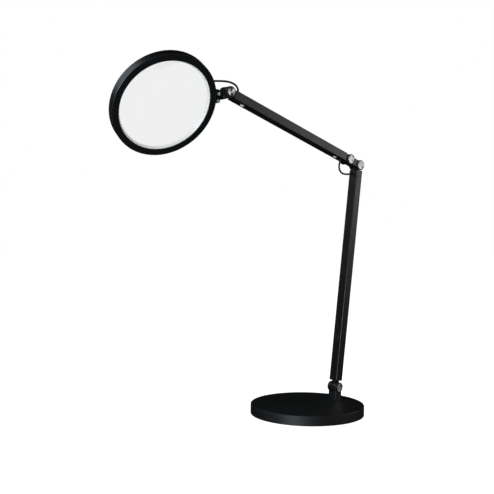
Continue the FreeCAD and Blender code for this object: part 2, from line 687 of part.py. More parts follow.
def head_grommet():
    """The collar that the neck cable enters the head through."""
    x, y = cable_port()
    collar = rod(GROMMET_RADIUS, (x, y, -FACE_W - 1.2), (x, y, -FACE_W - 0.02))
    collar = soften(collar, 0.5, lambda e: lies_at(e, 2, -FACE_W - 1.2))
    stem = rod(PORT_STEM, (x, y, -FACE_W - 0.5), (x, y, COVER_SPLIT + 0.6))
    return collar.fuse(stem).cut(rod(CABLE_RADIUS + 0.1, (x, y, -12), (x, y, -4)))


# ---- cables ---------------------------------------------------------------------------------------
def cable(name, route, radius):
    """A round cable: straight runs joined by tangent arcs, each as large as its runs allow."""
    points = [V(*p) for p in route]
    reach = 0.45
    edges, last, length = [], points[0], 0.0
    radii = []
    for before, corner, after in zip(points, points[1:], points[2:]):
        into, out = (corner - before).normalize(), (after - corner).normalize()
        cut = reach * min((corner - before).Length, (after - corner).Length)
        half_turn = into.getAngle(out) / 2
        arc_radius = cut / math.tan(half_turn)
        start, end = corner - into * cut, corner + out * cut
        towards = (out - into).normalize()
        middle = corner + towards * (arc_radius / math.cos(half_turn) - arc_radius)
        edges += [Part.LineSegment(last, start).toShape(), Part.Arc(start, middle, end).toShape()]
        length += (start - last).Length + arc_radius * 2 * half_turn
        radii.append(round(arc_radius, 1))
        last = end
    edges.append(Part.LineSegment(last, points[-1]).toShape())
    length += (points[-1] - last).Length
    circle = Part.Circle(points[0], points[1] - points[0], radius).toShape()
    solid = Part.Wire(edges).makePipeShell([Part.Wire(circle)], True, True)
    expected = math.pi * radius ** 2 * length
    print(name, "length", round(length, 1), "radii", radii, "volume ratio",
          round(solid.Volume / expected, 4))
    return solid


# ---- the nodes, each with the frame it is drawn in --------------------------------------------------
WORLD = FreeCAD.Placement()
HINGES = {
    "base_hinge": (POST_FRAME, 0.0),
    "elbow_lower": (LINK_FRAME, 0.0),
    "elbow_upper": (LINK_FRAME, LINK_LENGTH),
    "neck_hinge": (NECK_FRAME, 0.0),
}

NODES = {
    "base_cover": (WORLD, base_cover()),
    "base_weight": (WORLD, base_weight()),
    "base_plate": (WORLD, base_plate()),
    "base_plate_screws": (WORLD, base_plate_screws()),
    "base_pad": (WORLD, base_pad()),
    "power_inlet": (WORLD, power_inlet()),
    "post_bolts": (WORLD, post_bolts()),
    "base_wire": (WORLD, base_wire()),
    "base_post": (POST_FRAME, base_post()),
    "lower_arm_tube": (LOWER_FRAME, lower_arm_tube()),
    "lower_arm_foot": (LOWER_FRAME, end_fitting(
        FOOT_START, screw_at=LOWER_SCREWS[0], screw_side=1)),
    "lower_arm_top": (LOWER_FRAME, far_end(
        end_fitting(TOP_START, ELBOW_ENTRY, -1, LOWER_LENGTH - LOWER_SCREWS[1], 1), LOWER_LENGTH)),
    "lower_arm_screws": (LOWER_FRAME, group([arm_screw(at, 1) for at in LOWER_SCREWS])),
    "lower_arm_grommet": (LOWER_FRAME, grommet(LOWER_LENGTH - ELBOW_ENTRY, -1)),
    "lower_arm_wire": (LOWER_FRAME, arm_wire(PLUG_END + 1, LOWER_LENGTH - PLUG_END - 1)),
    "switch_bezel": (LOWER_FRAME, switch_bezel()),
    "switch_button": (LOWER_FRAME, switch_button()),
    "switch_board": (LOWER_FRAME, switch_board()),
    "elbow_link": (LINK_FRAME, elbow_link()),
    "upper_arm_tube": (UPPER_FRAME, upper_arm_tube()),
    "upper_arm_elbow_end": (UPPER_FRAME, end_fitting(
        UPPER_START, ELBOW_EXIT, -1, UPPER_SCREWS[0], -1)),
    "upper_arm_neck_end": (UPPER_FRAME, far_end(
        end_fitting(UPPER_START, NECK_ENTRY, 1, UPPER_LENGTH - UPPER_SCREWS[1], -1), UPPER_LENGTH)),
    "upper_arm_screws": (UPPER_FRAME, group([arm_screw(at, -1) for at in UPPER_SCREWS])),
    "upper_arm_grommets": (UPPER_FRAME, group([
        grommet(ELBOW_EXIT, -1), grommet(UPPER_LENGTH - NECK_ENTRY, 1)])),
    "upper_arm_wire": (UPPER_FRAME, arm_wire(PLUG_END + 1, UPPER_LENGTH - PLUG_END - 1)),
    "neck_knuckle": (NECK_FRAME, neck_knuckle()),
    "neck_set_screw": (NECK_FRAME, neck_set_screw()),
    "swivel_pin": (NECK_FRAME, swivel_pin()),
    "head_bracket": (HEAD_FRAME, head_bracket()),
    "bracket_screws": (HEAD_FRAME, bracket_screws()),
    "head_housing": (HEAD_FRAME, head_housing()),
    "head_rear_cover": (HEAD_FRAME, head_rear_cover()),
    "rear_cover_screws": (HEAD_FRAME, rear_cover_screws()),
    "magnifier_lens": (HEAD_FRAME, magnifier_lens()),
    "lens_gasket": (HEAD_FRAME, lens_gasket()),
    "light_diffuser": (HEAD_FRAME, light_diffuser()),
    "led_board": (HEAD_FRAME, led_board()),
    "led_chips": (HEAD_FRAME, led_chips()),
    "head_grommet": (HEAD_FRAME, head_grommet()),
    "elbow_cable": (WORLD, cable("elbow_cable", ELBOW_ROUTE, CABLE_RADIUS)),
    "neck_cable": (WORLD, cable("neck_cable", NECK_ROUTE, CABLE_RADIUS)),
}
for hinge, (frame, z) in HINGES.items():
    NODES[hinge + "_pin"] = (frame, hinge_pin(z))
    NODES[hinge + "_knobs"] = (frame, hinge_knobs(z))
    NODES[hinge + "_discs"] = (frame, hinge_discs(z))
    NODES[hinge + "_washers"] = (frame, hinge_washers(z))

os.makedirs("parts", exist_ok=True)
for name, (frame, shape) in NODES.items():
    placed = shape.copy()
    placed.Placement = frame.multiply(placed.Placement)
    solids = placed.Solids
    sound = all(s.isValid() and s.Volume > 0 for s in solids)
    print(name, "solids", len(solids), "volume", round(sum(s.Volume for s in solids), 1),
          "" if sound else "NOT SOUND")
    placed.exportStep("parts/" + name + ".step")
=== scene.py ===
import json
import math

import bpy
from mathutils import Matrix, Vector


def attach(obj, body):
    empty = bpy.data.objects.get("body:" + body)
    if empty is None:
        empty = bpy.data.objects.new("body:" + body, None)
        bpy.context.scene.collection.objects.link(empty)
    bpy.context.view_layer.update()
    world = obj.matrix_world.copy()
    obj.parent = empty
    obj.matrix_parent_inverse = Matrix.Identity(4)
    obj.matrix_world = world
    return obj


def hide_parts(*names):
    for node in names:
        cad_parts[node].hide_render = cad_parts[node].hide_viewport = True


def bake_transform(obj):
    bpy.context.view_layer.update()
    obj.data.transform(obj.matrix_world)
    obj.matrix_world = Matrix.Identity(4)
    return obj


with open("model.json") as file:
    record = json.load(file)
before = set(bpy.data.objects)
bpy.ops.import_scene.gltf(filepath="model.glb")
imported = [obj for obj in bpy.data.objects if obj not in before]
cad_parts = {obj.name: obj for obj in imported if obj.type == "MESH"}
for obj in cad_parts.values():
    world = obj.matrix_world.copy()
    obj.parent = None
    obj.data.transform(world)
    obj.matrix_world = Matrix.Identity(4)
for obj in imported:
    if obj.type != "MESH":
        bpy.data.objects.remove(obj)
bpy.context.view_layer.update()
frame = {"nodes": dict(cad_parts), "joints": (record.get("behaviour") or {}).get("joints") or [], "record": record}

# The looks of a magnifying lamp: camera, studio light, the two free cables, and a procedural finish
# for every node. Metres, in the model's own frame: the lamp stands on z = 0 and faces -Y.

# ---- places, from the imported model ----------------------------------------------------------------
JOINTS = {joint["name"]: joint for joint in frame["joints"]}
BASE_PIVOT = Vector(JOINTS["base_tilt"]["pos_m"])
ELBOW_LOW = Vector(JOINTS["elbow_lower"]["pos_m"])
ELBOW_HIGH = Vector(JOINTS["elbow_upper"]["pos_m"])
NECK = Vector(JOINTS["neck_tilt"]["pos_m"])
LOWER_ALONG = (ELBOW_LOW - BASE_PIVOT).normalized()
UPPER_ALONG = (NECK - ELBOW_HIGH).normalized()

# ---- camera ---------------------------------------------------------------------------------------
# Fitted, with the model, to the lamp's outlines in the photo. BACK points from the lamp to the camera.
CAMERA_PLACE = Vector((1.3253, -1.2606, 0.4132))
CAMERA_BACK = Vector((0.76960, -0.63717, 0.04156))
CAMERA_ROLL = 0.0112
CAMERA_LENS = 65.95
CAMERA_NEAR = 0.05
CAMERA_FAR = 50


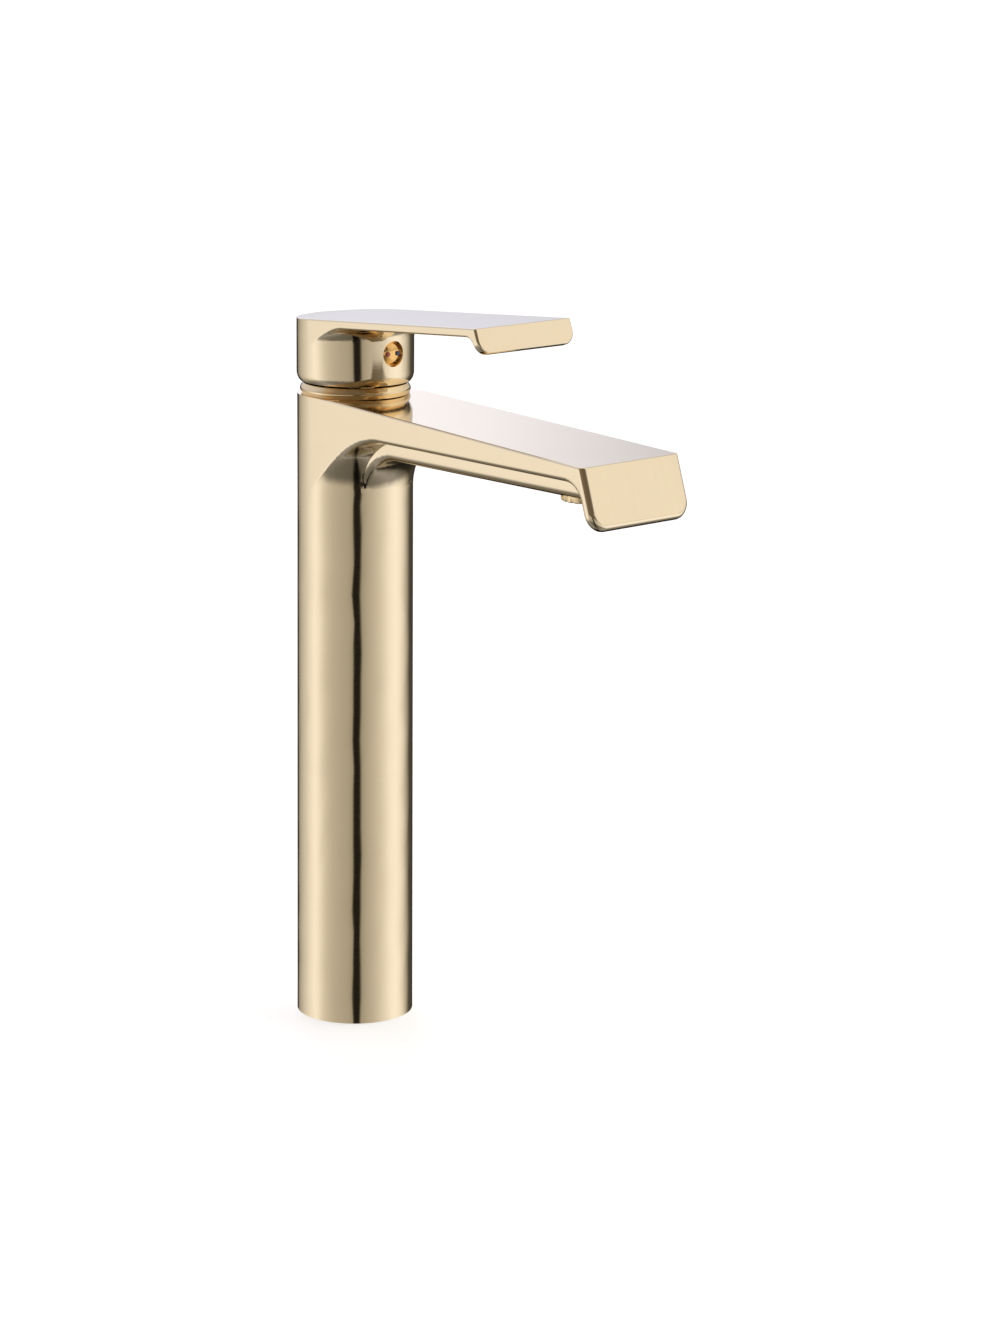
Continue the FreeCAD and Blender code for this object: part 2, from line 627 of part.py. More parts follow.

※

● Your objective:
The lines to return run from the one containing "placed.Placement = frame.multiply(placed.Placement)" down to the one containing "obj.parent = empty"; give them exactly, both included, and no others.

● Reply:
    placed.Placement = frame.multiply(placed.Placement)
    solids = placed.Solids
    sound = all(s.isValid() and s.Volume > 0 for s in solids)
    print(name, "solids", len(solids), "volume", round(sum(s.Volume for s in solids), 1),
          "" if sound else "NOT SOUND")
    placed.exportStep("parts/" + name + ".step")
=== scene.py ===
import json
import math

import bpy
from mathutils import Matrix, Vector


def attach(obj, body):
    empty = bpy.data.objects.get("body:" + body)
    if empty is None:
        empty = bpy.data.objects.new("body:" + body, None)
        bpy.context.scene.collection.objects.link(empty)
    bpy.context.view_layer.update()
    world = obj.matrix_world.copy()
    obj.parent = empty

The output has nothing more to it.